There is no mention of the right or wrong of our Iraq invasion; what we do see is what being in the war can do to soldiers, and it's all that you might imagine. I wish I could say that the film is a masterpiece; it's not. It's too long by at least a half hour, and it gives us the new Tommy Lee Jones, a man who cannot smile, who has taken the persona he found and used in "The Three Burials of Melquiades Estrada," where it worked brilliantly as the grim and glum pursuer of truth, but here it just hangs over the film like an endless fog. There's just nothing attractive about him. The film gives us a very underused Susan Sarandon as Jones's wife, whose only job here is to cry; we can see her acting out crying as though she were in an improv class.
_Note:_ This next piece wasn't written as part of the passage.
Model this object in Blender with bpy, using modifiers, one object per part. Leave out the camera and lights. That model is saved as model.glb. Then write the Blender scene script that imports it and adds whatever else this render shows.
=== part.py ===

On the other hand, Charlize Theron is once again magnificent - a beautiful woman who can act. She is all business here, paying no attention to her looks.

But director Paul Haggis's script is as mechanical as his last film, "Crash," and the denoument of "In the Valley of Elah" turns out to be much less than the buildup he's given us in the first hour and a half. When it's over we just walk out, looking for another film.